In its response on Thursday filed in the U.S. District Court for the Southern District of New York, Thom Browne said that the emails were not intentionally concealed but instead did not surface during computer-generated searches.

“Thom Browne followed the … procedures ordered by the court and used the search strings agreed upon jointly by the parties in connection with its production of some 500,000 pages of documents,” the filing said. “Such processes are not perfect or foolproof, nor is it reasonable to expect them to be, and while it appears that these four e-mails were collected from Thom Browne by its vendor, and indeed were absent from the original U.S. production, Thom Browne did not (nor, to be clear, did its counsel) make any deliberate attempt to conceal the four e-mails.”

In addition, the filing said, three of the four emails in question are about product that was being designed for the Spanish soccer team FC Barcelona, while the fourth concerns a retail store in Asia. As a result, the emails do not reference the accused product at the center of the litigation here, Thom Browne said.

“These four e-mails have no bearing on the issues decided by the jury, as they do not address whether American consumers were likely to confuse the three-stripe mark with Thom Browne’s use of four horizontal bars on certain items of apparel accused of infringement,” the papers said. “None of the accused products are referenced in the e-mails, which relate instead to foreign matters.”

As a result, Thom Browne said the emails do not warrant a new trial.

“Adidas does not even come close to meeting the extraordinarily high burden set by the Second Circuit and this district to justify discarding a jury verdict — a remedy that ‘calls for the highest level of judicial restraint’ because ‘interference with [a] verdict is an extraordinary measure’,” the filing said.

In conclusion, the filing said “neither justice nor the public interest would be served by vacating the jury verdict.
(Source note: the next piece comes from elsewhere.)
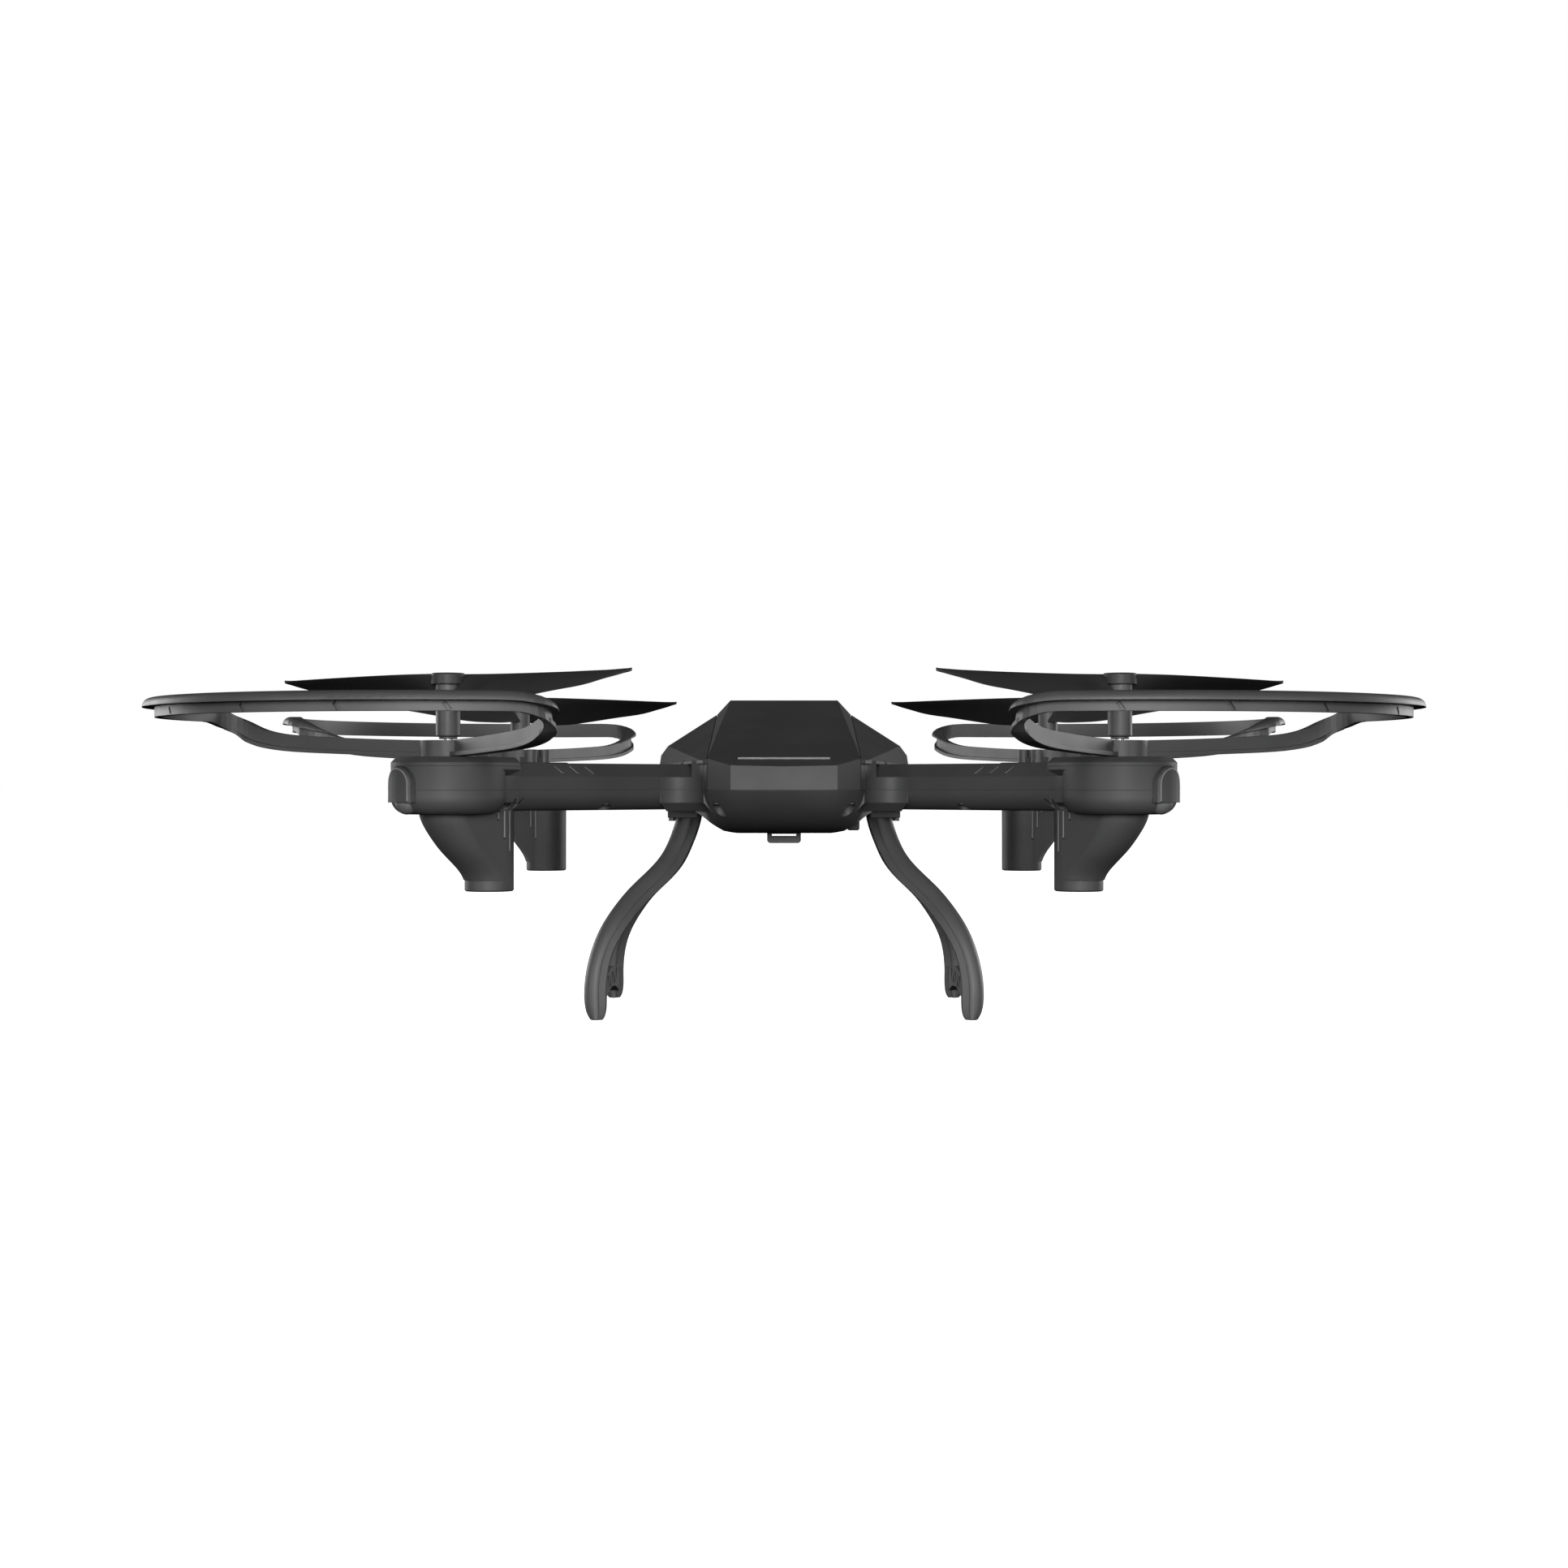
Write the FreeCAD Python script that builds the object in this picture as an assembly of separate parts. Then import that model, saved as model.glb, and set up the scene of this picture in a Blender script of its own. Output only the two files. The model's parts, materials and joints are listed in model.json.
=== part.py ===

This circuit gives great weight to the finality of judgments. The integrity of the judicial process would hardly be served by so lightly throwing out the work of the court and a jury heard seven days of testimony from 16 witnesses and considered over 400 exhibits — many of which related far more directly to the issues in dispute. The non-production of the four e-mails did not impair the integrity of the judicial process.”

The filing concluded by saying: “Adidas has failed to meet its high burden for a new trial. Its motion should be denied.”

Adidas attorney Charlie Henn of Kilpatrick Townsend had no comment on the latest filing.

Adidas’ response to this latest lobby is due on Nov. 9.